-- START OF Information supplied --
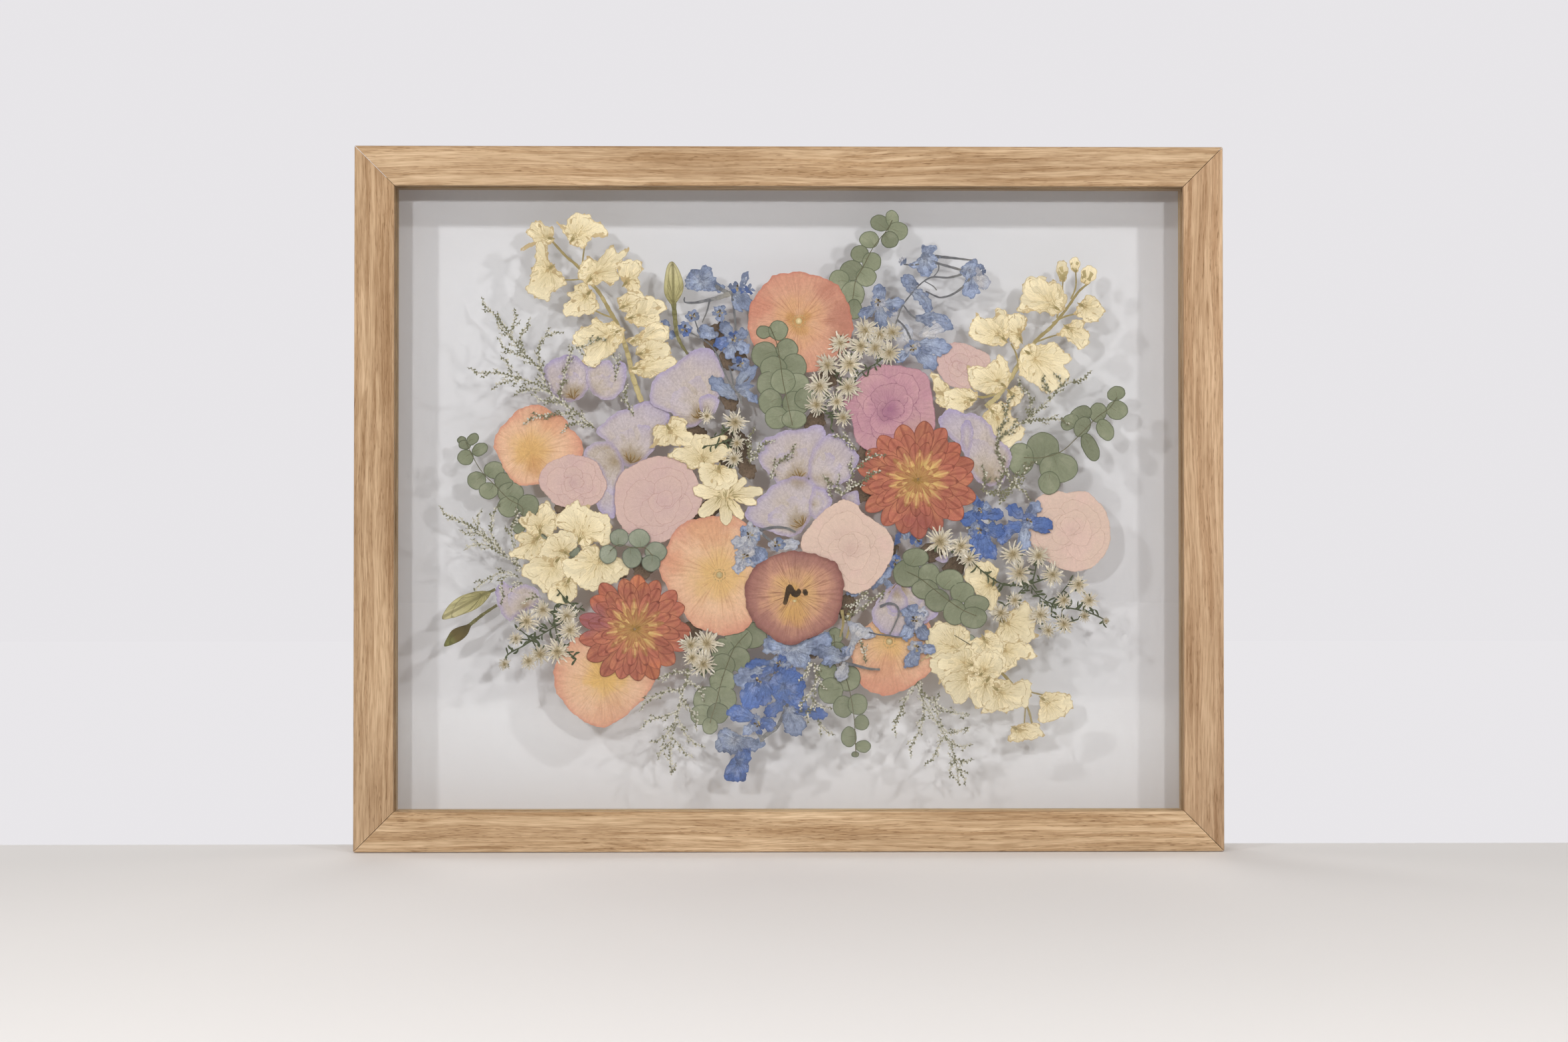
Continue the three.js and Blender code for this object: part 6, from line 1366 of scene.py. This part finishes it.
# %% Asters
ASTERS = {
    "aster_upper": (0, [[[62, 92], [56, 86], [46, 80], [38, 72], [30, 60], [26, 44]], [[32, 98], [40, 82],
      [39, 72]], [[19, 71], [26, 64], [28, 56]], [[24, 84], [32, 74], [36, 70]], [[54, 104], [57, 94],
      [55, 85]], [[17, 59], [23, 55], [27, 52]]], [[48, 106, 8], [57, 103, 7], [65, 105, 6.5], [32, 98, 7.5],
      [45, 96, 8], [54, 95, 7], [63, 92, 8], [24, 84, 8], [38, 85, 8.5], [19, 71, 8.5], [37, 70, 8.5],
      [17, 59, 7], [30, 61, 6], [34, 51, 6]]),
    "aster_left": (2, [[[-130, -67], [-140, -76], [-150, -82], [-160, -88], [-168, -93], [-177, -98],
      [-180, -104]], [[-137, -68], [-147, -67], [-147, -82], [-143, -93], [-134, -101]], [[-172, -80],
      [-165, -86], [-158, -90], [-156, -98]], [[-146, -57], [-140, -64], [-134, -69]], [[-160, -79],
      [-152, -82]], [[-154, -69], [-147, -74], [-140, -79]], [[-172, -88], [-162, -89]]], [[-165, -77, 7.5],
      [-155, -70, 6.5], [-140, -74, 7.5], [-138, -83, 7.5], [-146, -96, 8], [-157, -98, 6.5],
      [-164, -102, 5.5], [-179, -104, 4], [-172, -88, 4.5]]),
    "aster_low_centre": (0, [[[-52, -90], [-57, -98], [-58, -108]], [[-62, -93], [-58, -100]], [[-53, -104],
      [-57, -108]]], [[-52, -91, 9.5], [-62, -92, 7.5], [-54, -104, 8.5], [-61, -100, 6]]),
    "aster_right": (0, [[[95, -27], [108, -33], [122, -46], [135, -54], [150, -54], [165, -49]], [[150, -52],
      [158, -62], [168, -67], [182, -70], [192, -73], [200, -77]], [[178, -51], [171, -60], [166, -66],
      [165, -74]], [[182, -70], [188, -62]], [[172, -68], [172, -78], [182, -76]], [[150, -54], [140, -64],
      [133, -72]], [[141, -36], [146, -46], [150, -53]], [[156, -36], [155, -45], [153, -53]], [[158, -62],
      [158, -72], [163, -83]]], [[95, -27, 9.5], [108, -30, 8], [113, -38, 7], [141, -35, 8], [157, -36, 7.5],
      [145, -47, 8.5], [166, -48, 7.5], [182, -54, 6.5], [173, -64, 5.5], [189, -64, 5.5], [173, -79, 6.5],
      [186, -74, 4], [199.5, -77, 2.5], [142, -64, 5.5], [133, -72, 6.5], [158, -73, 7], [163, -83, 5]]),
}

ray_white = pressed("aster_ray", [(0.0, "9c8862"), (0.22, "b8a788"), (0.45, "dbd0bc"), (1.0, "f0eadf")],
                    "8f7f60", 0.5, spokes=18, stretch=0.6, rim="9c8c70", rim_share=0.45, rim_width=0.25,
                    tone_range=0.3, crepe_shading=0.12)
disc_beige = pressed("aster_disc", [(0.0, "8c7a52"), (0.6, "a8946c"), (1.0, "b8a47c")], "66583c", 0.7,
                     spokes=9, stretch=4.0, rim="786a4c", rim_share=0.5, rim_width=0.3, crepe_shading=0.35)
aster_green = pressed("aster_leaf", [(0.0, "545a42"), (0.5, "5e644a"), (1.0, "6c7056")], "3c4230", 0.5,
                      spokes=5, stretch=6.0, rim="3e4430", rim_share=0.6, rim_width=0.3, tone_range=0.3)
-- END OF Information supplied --
Print the complete listing again, exactly as it stands.

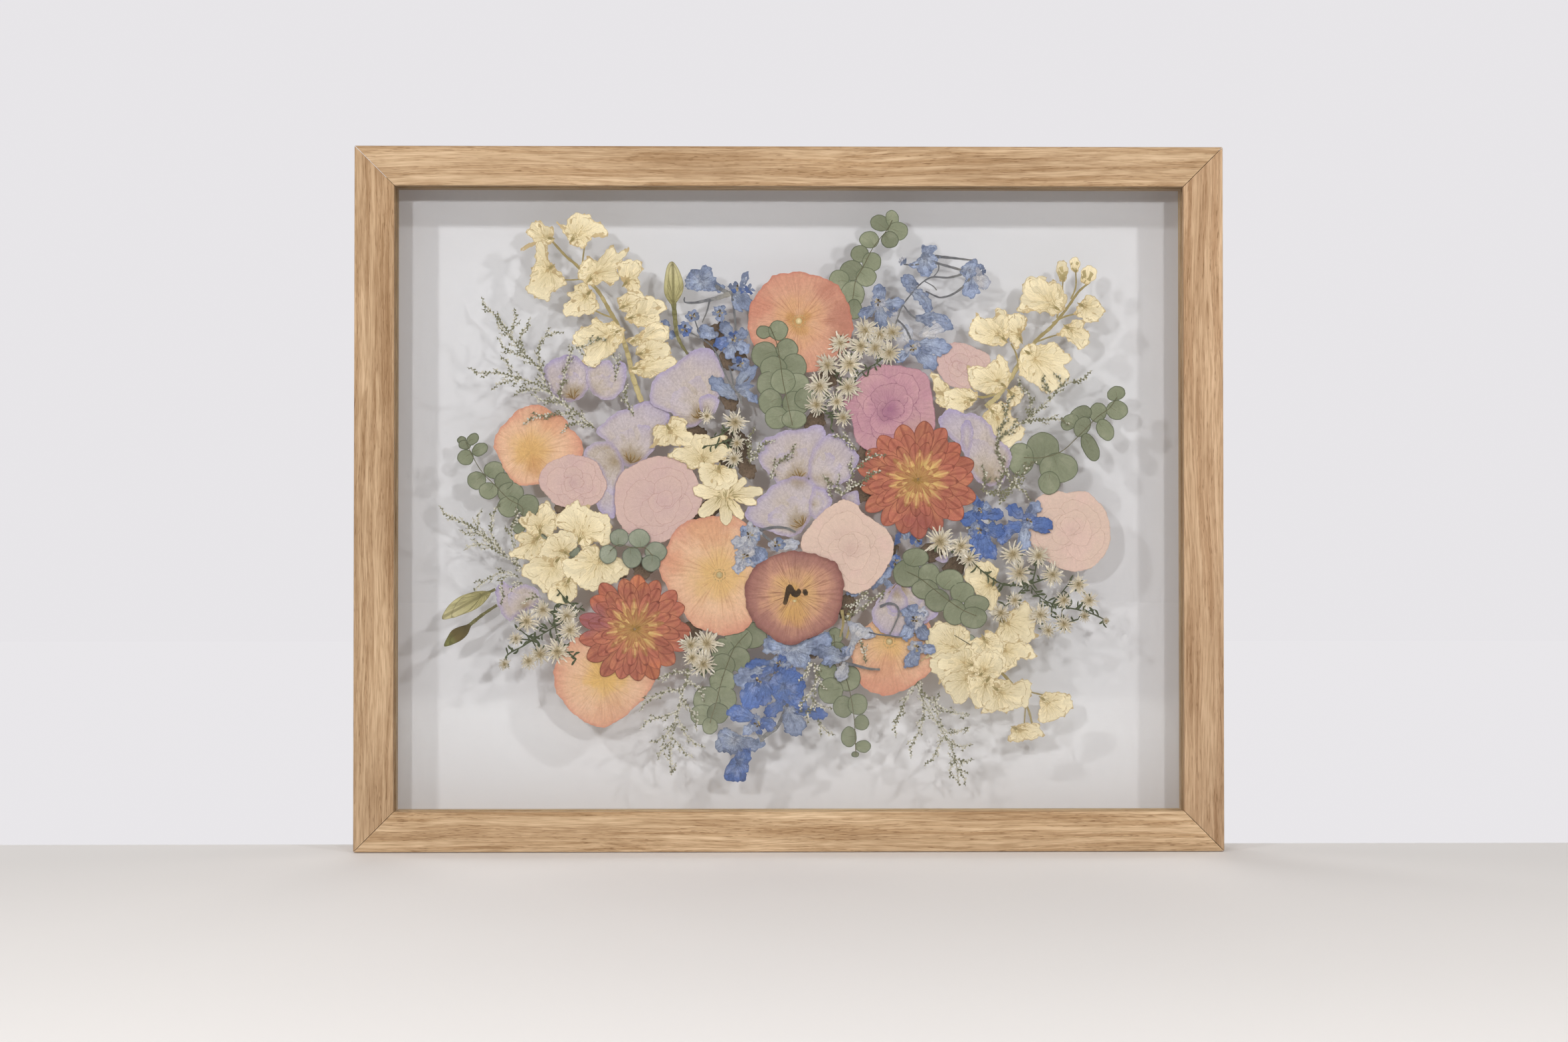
Continue the three.js and Blender code for this object: part 6, from line 1366 of scene.py. This part finishes it.
# %% Asters
ASTERS = {
    "aster_upper": (0, [[[62, 92], [56, 86], [46, 80], [38, 72], [30, 60], [26, 44]], [[32, 98], [40, 82],
      [39, 72]], [[19, 71], [26, 64], [28, 56]], [[24, 84], [32, 74], [36, 70]], [[54, 104], [57, 94],
      [55, 85]], [[17, 59], [23, 55], [27, 52]]], [[48, 106, 8], [57, 103, 7], [65, 105, 6.5], [32, 98, 7.5],
      [45, 96, 8], [54, 95, 7], [63, 92, 8], [24, 84, 8], [38, 85, 8.5], [19, 71, 8.5], [37, 70, 8.5],
      [17, 59, 7], [30, 61, 6], [34, 51, 6]]),
    "aster_left": (2, [[[-130, -67], [-140, -76], [-150, -82], [-160, -88], [-168, -93], [-177, -98],
      [-180, -104]], [[-137, -68], [-147, -67], [-147, -82], [-143, -93], [-134, -101]], [[-172, -80],
      [-165, -86], [-158, -90], [-156, -98]], [[-146, -57], [-140, -64], [-134, -69]], [[-160, -79],
      [-152, -82]], [[-154, -69], [-147, -74], [-140, -79]], [[-172, -88], [-162, -89]]], [[-165, -77, 7.5],
      [-155, -70, 6.5], [-140, -74, 7.5], [-138, -83, 7.5], [-146, -96, 8], [-157, -98, 6.5],
      [-164, -102, 5.5], [-179, -104, 4], [-172, -88, 4.5]]),
    "aster_low_centre": (0, [[[-52, -90], [-57, -98], [-58, -108]], [[-62, -93], [-58, -100]], [[-53, -104],
      [-57, -108]]], [[-52, -91, 9.5], [-62, -92, 7.5], [-54, -104, 8.5], [-61, -100, 6]]),
    "aster_right": (0, [[[95, -27], [108, -33], [122, -46], [135, -54], [150, -54], [165, -49]], [[150, -52],
      [158, -62], [168, -67], [182, -70], [192, -73], [200, -77]], [[178, -51], [171, -60], [166, -66],
      [165, -74]], [[182, -70], [188, -62]], [[172, -68], [172, -78], [182, -76]], [[150, -54], [140, -64],
      [133, -72]], [[141, -36], [146, -46], [150, -53]], [[156, -36], [155, -45], [153, -53]], [[158, -62],
      [158, -72], [163, -83]]], [[95, -27, 9.5], [108, -30, 8], [113, -38, 7], [141, -35, 8], [157, -36, 7.5],
      [145, -47, 8.5], [166, -48, 7.5], [182, -54, 6.5], [173, -64, 5.5], [189, -64, 5.5], [173, -79, 6.5],
      [186, -74, 4], [199.5, -77, 2.5], [142, -64, 5.5], [133, -72, 6.5], [158, -73, 7], [163, -83, 5]]),
}

ray_white = pressed("aster_ray", [(0.0, "9c8862"), (0.22, "b8a788"), (0.45, "dbd0bc"), (1.0, "f0eadf")],
                    "8f7f60", 0.5, spokes=18, stretch=0.6, rim="9c8c70", rim_share=0.45, rim_width=0.25,
                    tone_range=0.3, crepe_shading=0.12)
disc_beige = pressed("aster_disc", [(0.0, "8c7a52"), (0.6, "a8946c"), (1.0, "b8a47c")], "66583c", 0.7,
                     spokes=9, stretch=4.0, rim="786a4c", rim_share=0.5, rim_width=0.3, crepe_shading=0.35)
aster_green = pressed("aster_leaf", [(0.0, "545a42"), (0.5, "5e644a"), (1.0, "6c7056")], "3c4230", 0.5,
                      spokes=5, stretch=6.0, rim="3e4430", rim_share=0.6, rim_width=0.3, tone_range=0.3)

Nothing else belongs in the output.